The Great Spirit Baiame saw how much the world was improved by the light and decided to rekindle the woodpile each day. Most stargazing civilisations from the Greeks to the Quechua Indians of Peru designated the sun as male and the moon as female. Nearly all Australian Aboriginal peoples regarded the sun as female and the moon as male. The people of southwest Tasmania regarded the sun as male and the moon as his wife Vena. The Karruru people of the Nullarbor Plain regard the moon as the wife of the Morning Star, Venus.
In other versions of the story, the Sun-woman’s daughter wants to accompany her mother, who refuses because two suns in the sky would set the land on fire. The Yolngu people of the Northern Territory say Walu, the Sun-woman, lights a small fire each morning (the dawn). She paints herself with red and yellow ochre, some of which spills onto the clouds to create the sunrise. She then lights a bark torch and carries it across the sky from east to west, creating the daylight. At the end of her journey, as she descends from the sky, some of the ochre falls on the clouds to create the sunset. She then puts out her torch, and through the night, travels underground to return to her camp. This underworld journey was important in the designation of the sun as female, her torch bringing warmth and fertility to the interior of the Earth, causing plants to grow.
In the Milingimbi legends of Arnhem Land, the sun sets in the sea so that ‘she’ becomes a great fish and swims under the earth to return the next morning. The moon also becomes a fish, passing beneath the earth during the day. The moon, as in other cultures, is linked with fertility, young girls warned they would become pregnant if they stared at the moon.
In Central Queensland, the moon is the eye of a man who lost his other eye after the mythical swamp creature, the bunyip, hit him with a frog when he tried to rescue his woman.
In Western Australian and Arnhem Land stories, staring at the moon may bring death while other groups linked it with immortality, ‘he’ dies every month and is then reborn. One of the many lunar origin stories includes the creation of the ‘light boomerang’ (crescent moon) to guide people at night.
The appearance of meteors and comets were interpreted differently among Australian Aboriginal groups. In northeastern Arnhem Land, because of their speed and unpredictability, they are believed to be a sky canoe carrying the spirits of the dead. The debris trails that follow them indicate the dead person has left a big family. Others say they are souls returning to earth. Among the Yarralin people of the Northern Territory and the Kwadji people of Cape York, shooting stars signal the passage of a dead person’s breath or spirit to his own land.

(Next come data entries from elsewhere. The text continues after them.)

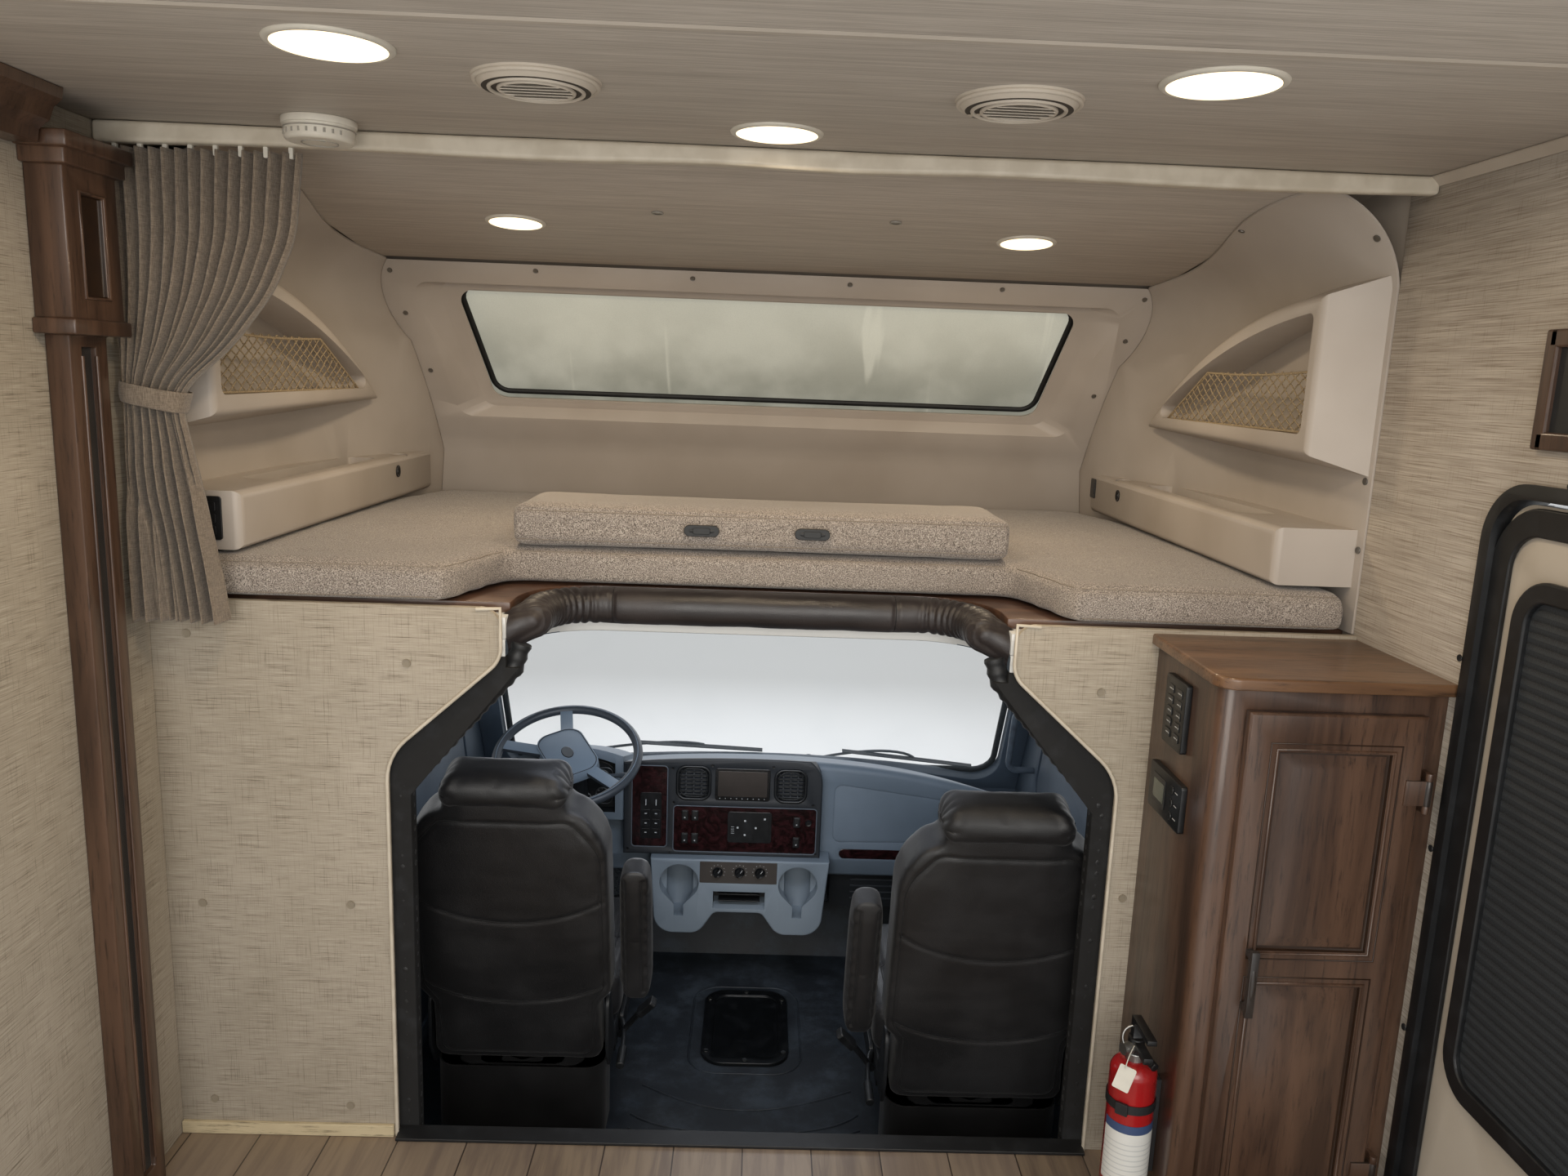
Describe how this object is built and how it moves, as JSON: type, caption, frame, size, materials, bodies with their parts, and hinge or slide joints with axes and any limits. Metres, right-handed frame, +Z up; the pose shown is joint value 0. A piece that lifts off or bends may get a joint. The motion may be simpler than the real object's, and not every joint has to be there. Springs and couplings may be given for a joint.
{
  "type": "motorhome front section with over-cab bunk",
  "caption": "Front section of a motorhome: driving cab with seats and dash, over-cab bunk with mattress, and the front of the living space with its cabinet and entry door",
  "frame": {"origin": "in the middle of the four bolt holes in the chassis rails' lower flanges, on the ground plane, straight below the rear face of the bulkhead", "axes": "+X to the vehicle's right, +Y forwards, +Z up"},
  "size_m": [2.559, 2.82, 2.75],
  "materials": {
    "black_frame": "semi-gloss black chassis paint with dust",
    "plank_floor": "pale planks, satin",
    "sandwich_wall": "gloss skin outside, papered inside",
    "ceiling_panel": "streaked pale panel, matt",
    "black_metal": "satin black",
    "door_skin": "gloss white skin",
    "tinted_glass": "dark tint",
    "clear_glass": "clear",
    "gelcoat": "gloss moulded skin",
    "liner_plastic": "warm beige moulding with fine grain",
    "net": "open tan mesh",
    "brown_wood": "matt brown board",
    "mattress_fabric": "heather grey-brown cloth",
    "wallpaper": "linen-look paper on board, cream edge band",
    "brown_leather": "dark brown, soft sheen",
    "rail_white": "cream",
    "curtain_cloth": "taupe cloth, tied back",
    "lamp_lens": "warm lit lens",
    "vent_plastic": "cream",
    "cabinet_wood": "stained and varnished, dark glaze in the grooves",
    "red_paint": "gloss red",
    "cab_paint": "gloss white outside, trim inside",
    "black_rubber": "ribbed mat",
    "black_plastic": "fine grain",
    "dash_plastic": "blue-grey, fine grain",
    "wheel_leather": "dark rim, grey pad"
  },
  "bodies": {
    "steering": {"steering_wheel": "wheel_leather"},
    "right_door": {"right_cab_door": "cab_paint", "right_cab_door_glass": "clear_glass"},
    "left_door": {"left_cab_door": "cab_paint", "left_cab_door_glass": "clear_glass"},
    "entry_leaf": {"entry_door": "door_skin", "entry_door_window": "tinted_glass"},
    "cabinet_leaf": {"cabinet_door": "cabinet_wood"},
    "driver_back": {"driver_seat_back": "brown_leather"},
    "driver_arm": {"driver_armrest": "brown_leather"},
    "passenger_back": {"passenger_seat_back": "brown_leather"},
    "passenger_arm": {"passenger_armrest": "brown_leather"},
    "section": {"chassis_rails": "black_frame", "floor_beams": "black_frame", "coach_floor": "plank_floor", "entry_step": "black_plastic", "left_side_wall": "sandwich_wall", "right_side_wall": "sandwich_wall", "roof_panel": "ceiling_panel", "entry_door_frame": "black_metal", "nose_cap": "gelcoat", "nose_window": "clear_glass", "window_surround": "liner_plastic", "left_bunk_liner": "liner_plastic", "right_bunk_liner": "liner_plastic", "pocket_nets": "net", "bunk_ceiling": "ceiling_panel", "bunk_board": "brown_wood", "bunk_mattress": "mattress_fabric", "filler_cushion": "mattress_fabric", "left_bulkhead": "wallpaper", "right_bulkhead": "wallpaper", "doorway_roll": "brown_leather", "curtain_rail": "rail_white", "bunk_curtain": "curtain_cloth", "ceiling_lamps": "lamp_lens", "ceiling_vents": "vent_plastic", "smoke_detector": "vent_plastic", "wall_post": "cabinet_wood", "cabinet_case": "cabinet_wood", "cabinet_top": "cabinet_wood", "control_panels": "vent_plastic", "fire_extinguisher": "red_paint", "cab_shell": "cab_paint", "windshield": "clear_glass", "left_cab_side": "cab_paint", "right_cab_side": "cab_paint", "grab_handle": "black_plastic", "cab_floor_mat": "black_rubber", "floor_cover": "black_plastic", "dash_body": "dash_plastic", "dash_centre": "black_plastic", "dash_console": "dash_plastic", "steering_column": "dash_plastic", "driver_seat_base": "black_metal", "driver_seat_cushion": "brown_leather", "passenger_seat_base": "black_metal", "passenger_seat_cushion": "brown_leather"}
  },
  "joints": [
    {"name": "steering_turn", "type": "hinge", "parent": "section", "child": "steering", "pos_m": [-0.565, 1.05, 1.134], "axis": [0, -0.4067, 0.9135], "range_deg": [-540, 540]},
    {"name": "right_door_swing", "type": "hinge", "parent": "section", "child": "right_door", "pos_m": [1.022, 1.44, 0.7], "axis": [0, 0, 1], "range_deg": [0, 65]},
    {"name": "left_door_swing", "type": "hinge", "parent": "section", "child": "left_door", "pos_m": [-1.022, 1.44, 0.7], "axis": [0, 0, -1], "range_deg": [0, 65]},
    {"name": "entry_door_swing", "type": "hinge", "parent": "section", "child": "entry_leaf", "pos_m": [1.282, -0.378, 1.25], "axis": [0, 0, 1], "range_deg": [0, 110]},
    {"name": "cabinet_door_swing", "type": "hinge", "parent": "section", "child": "cabinet_leaf", "pos_m": [1.192, -0.345, 1.22], "axis": [0, 0, 1], "range_deg": [0, 90]},
    {"name": "driver_recline", "type": "hinge", "parent": "section", "child": "driver_back", "pos_m": [-0.568, 0.38352, 0.71899], "axis": [-1, 0, 0], "range_deg": [0, 35]},
    {"name": "driver_arm_fold", "type": "hinge", "parent": "driver_back", "child": "driver_arm", "pos_m": [-0.275, 0.36481, 0.80702], "axis": [-1, 0, 0], "range_deg": [0, 95]},
    {"name": "passenger_recline", "type": "hinge", "parent": "section", "child": "passenger_back", "pos_m": [0.56, 0.25852, 0.71899], "axis": [-1, 0, 0], "range_deg": [0, 35]},
    {"name": "passenger_arm_fold", "type": "hinge", "parent": "passenger_back", "child": "passenger_arm", "pos_m": [0.267, 0.23981, 0.80702], "axis": [-1, 0, 0], "range_deg": [0, 95]}
  ]
}
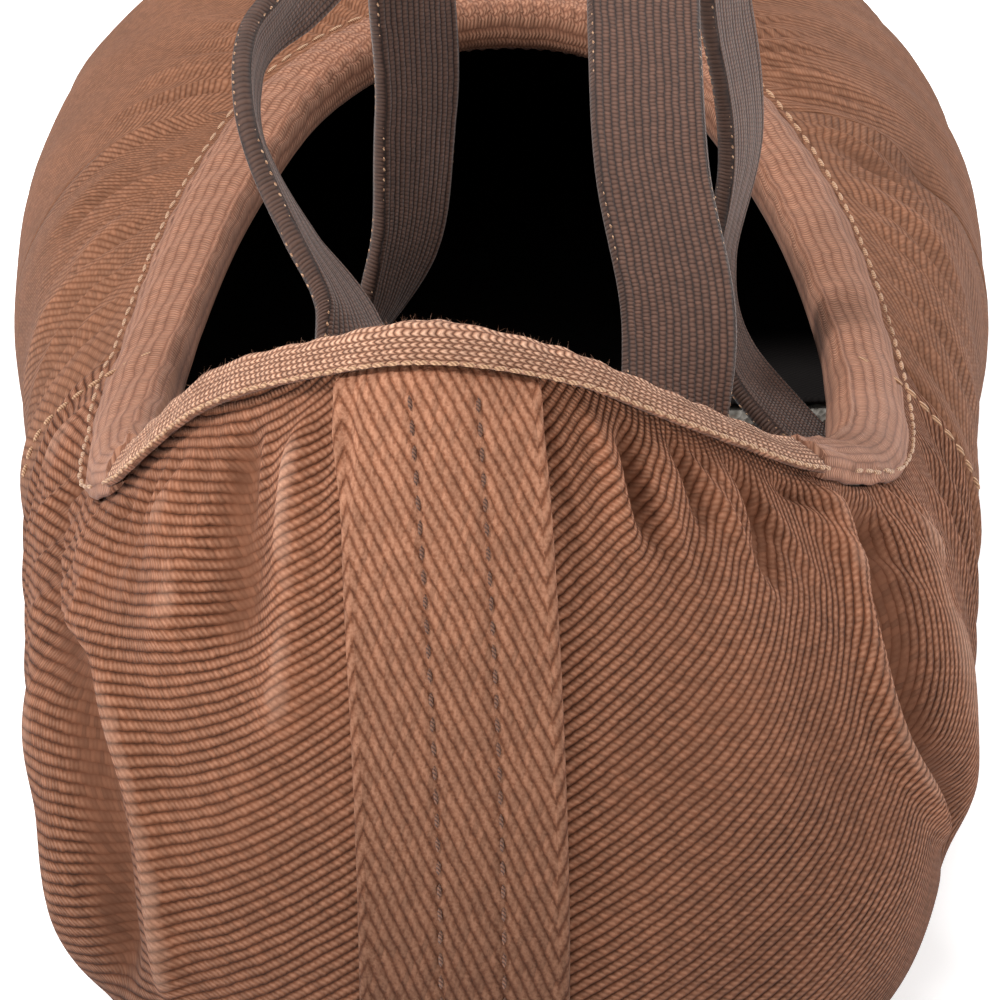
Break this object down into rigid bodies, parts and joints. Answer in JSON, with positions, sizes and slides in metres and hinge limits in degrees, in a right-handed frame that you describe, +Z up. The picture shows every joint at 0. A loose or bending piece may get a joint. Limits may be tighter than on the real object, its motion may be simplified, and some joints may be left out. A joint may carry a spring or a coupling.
{
  "type": "ballet slipper",
  "caption": "Split-sole ballet slipper in ribbed stretch canvas with an elasticated throat, a taped heel seam and crossed elastic straps",
  "frame": {"origin": "middle of the slipper's bounds in plan, on the floor under the soles", "axes": "+Y to the toe, +X to the right seen from behind the heel, +Z up"},
  "size_m": [0.0846, 0.225, 0.0912],
  "materials": {
    "canvas": "twill",
    "tape": "woven twill",
    "trim": "knitted",
    "elastic": "braided",
    "strap": "ribbed webbing",
    "lining": "brushed cotton",
    "suede": "napped",
    "foam": "soft",
    "label": "woven"
  },
  "bodies": {
    "heel": {"left_quarter": "canvas", "right_quarter": "canvas", "arch_panel": "canvas", "arch_lining": "lining", "heel_lining": "lining", "heel_tape": "tape", "heel_binding": "trim", "throat_casing": "trim", "throat_elastic": "elastic", "side_label": "label", "heel_outsole": "suede", "heel_pad": "foam", "heel_sock": "lining"},
    "forefoot": {"vamp_canvas": "canvas", "vamp_lining": "lining", "front_outsole": "suede", "front_pad": "foam", "front_sock": "lining"},
    "over_loop": {"strap_over": "strap"},
    "under_loop": {"strap_under": "strap"}
  },
  "joints": [
    {"name": "arch_flex", "type": "hinge", "parent": "heel", "child": "forefoot", "pos_m": [0, -0.017, 0.004], "axis": [1, 0, 0], "range_deg": [-55, 25], "stiffness_Nm_per_rad": 0.15, "deforming": ["arch_panel", "arch_lining", "throat_casing", "throat_elastic"]},
    {"name": "strap_over_swing", "type": "hinge", "parent": "heel", "child": "over_loop", "pos_m": [-0.0082, -0.098, 0.0402], "axis": [0.5581, 0.7771, -0.291], "range_deg": [-30, 20], "stiffness_Nm_per_rad": 0.01, "deforming": ["strap_over"]},
    {"name": "strap_under_swing", "type": "hinge", "parent": "heel", "child": "under_loop", "pos_m": [0.0123, -0.0961, 0.0357], "axis": [-0.6351, 0.7411, -0.218], "range_deg": [-20, 30], "stiffness_Nm_per_rad": 0.01, "deforming": ["strap_under"]}
  ],
  "couplings": [
    {"joint": "strap_under_swing", "follows": "strap_over_swing", "ratio": -1}
  ]
}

To the Tiwi of Bathurst and Melville islands, meteors represent the eyes of the one-eyed spirit men, Pipinjawari, ‘who steal bodies and suck the blood of their victims’.
Most stories are linked to tragedy or an imminent death signaled by already deceased relatives.
Comets were widely believed to be flaming spears hurled across the heavens by ancestral figures. The Pitjantjatjara people of the Western Desert associated them with a powerful sky hero who flung his spear across the sky. Aborigines living near Adelaide told explorer Edward Eyre that a particularly spectacular comet was an omen that sorcerers from the north were about to destroy them.
The Gosse Bluff impact crater near Alice Springs is said to have formed when one of the ancestral women dancing in formation as the Milky Way put down her baby in a bark coolamon or food carrier. The baby and carrier fell from the sky and created the crater. The mother and father, the morning and evening stars, are still looking for their child.
Many Aboriginal groups saw the Southern Cross as a stingray pursued by two sharks – Alpha and Beta Centauri. In the Western Desert, people saw in the kite shape of the Cross a footprint of Waluwara, the wedge-tailed eagle while the pointers represented his throwing stick and the Coal Sack his nest.
The Aranda people of central Australia also referred to Waluwara, whose talons include the four brightest stars in the Cross. The Borong people see in the Cross a possum in a tree. The Ngarrindjeri people of the Coorong and Murray Valley region of South Australia saw the Cross as a stingray, Nunganari, pursued by two sharks, Ngarakani.
The Yolngu people describe Ngalindi, the Moon-man, as fat and lazy. The moon was once a young slim man (the waxing crescent Moon), who grew fat and lazy (full moon). Breaking the law, he was attacked and killed by his people (new moon). Three days later, he rose again to repeat the cycle. The Kuwema people in the Northern Territory say he grows fat at each full moon by devouring the spirits of those who disobey tribal laws.
The Yolngu tell of his wives who chopped him up with their axes (waning moon). To escape, he climbs a tall tree towards the Sun, but dies from his wounds (new moon). At Yirrkala, in Arnhem Land and on Groote Eylandt, when the moon is new or full and sets at sunset or sunrise, the tides are high. When the moon is in the zenith at sunrise or sunset, the tides are low. The Aborigines believe the high tides, running into the moon as it sets into the sea, make it fat and round. When the tides are low, the water pours from the full moon into the sea and the moon becomes thin.
The Yolngu people say there is a rope hanging from Venus, which is never far from the sun. The rope keeps the planet in orbit around the sun. The Yolngu start singing songs from sunset of the previous night, describing the passage of Venus across Australia.
The ‘songline’ serves as a navigational tool because it describes particular features over which Venus passes. When Yolngu people die, a mystical canoe takes them to the spirit-land of Baralku in the sky, their campfires burning along the edge of the great river, the Milky Way.
The canoe is sent back to earth as a shooting star, letting their family know they have arrived safely in Baralku. At a special ceremony, the Yolngu people gather after sunset to welcome the rising of the morning star, Venus.